Consumer Prospecting with Fewer Pages
The idea of creating a smaller prospecting catalog (same trim size but with fewer pages) full of best-selling pick-up items is appealing and sounds like a logical thing to do for a consumer cataloger. It saves money (or so it seems), and in theory has little, if any, impact on performance. But in practice, this generally isn’t the case.
This month, I’ll discuss why it’s more cost-efficient for consumer catalogers to prospect with more pages and the advantages of doing so from a financial perspective. In other words, I’ll examine why you should prospect with the same catalog you mail to your housefile.
Pages Boost Response
Having more pages in your catalog will increase your number of orders and revenue. This assumes your page density remains the same. Adding more new items to your catalog and keeping the page density — i.e., a larger store — will increase revenue.
It would seem a catalog that included only bestsellers would perform so well it would offset the falloff from a catalog with fewer pages. At first, this might be so. But prospects will tire of seeing the same products time and again.
When prospecting, you’re continually mailing many of the same outside names. In fact, if you’re actively mailing prospects, some of those people will see your catalog as often as your customers. Therefore, the importance of introducing new items to stimulate sales holds true when mailing to prospects, for the same reason you want to change the catalog when mailing to your housefile.

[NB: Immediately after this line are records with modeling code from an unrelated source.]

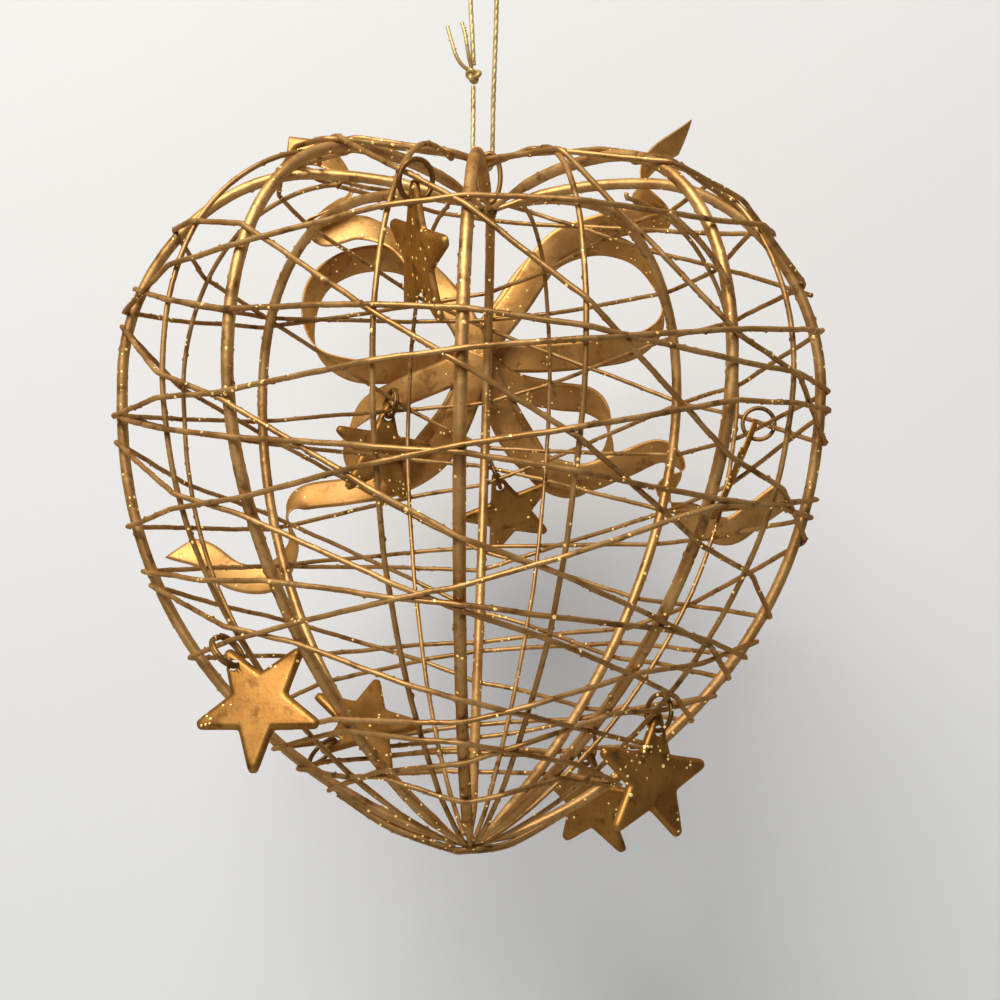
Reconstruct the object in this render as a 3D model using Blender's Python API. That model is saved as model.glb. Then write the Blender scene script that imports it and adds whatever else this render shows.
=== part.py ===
"""Wire ornament: a gold wire cage in the shape of a heart-shouldered ball, hung on a cord,
with tin stars on jump rings and a curled ribbon bow.

Sizes are millimetres and are turned into metres as the objects are made. The cage has its own
frame, with its foot at the origin and +Z up, and hangs below the scene's origin, which is the
place inside the top of the cord where the ornament is held.
"""

import math

import bmesh
import bpy
import numpy as np
from mathutils import Euler, Matrix, Vector

MM = 0.001

# Where the cage hangs, from the hanging point
CAGE_DROP = 151.2
CAGE_ASIDE = 2.1

# The cage as a whole
BELLY_HEIGHT = 79.0
CREST_HEIGHT = 113.5
JOINT_HEIGHT = 107.8
CREST_SHARE = 0.49
DIMPLE_POWER = 2.2

# Wires
RIB_RADIUS = 0.95
RIB_TIP_RADIUS = 0.45
RIB_TAPER = 9.0
THIN_RADIUS = 0.43
GAP = 0.3
WELD = 0.01
SEAM = 0.03
CORE_SIZE = 1.0
CORE_BELOW = 50.0
BEAD_RADIUS = 1.4
BEAD_HEIGHT = 1.9
FOOT_BEAD_HEIGHT = 1.2

# Each rib: its azimuth, its reach at the belly, how full its shoulder, flank and foot are, and how
# far its crest stays below the highest one
RIBS = {
    "rib_left": (180.0, 61.5, 1.9, 2.4, 1.37, 0.0),
    "rib_front_left": (225.0, 52.0, 2.3, 1.77, 1.2, 0.0),
    "rib_front": (267.4, 52.0, 2.2, 1.8, 1.2, 2.6),
    "rib_front_right": (315.0, 51.7, 2.15, 1.84, 1.12, 0.0),
    "rib_right": (360.0, 57.5, 1.9, 2.2, 1.38, 0.0),
    "rib_back_right": (405.0, 53.0, 2.1, 1.86, 1.23, 0.0),
    "rib_back": (450.0, 53.0, 2.1, 1.9, 1.3, 0.0),
    "rib_back_left": (500.0, 57.0, 2.2, 1.93, 1.49, 0.0),
}

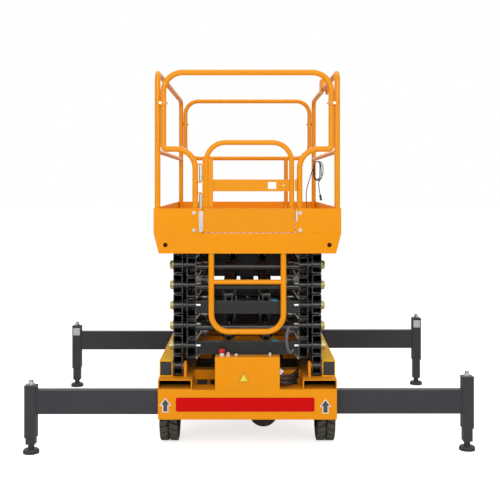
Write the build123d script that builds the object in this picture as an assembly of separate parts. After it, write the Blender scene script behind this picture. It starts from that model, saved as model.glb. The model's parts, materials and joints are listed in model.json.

Whether you’re considering a smaller version of your catalog, including new and pick-up items, or a “best of” book, keep the following in mind: When adding pages to your catalog, the revenue will increase by half of the percentage increase in pages. That is, if you increase your page count by 10 percent, you’ll see an increase in sales of about 5 percent. When you add pages, you improve performance; if you reduce pages, performance declines.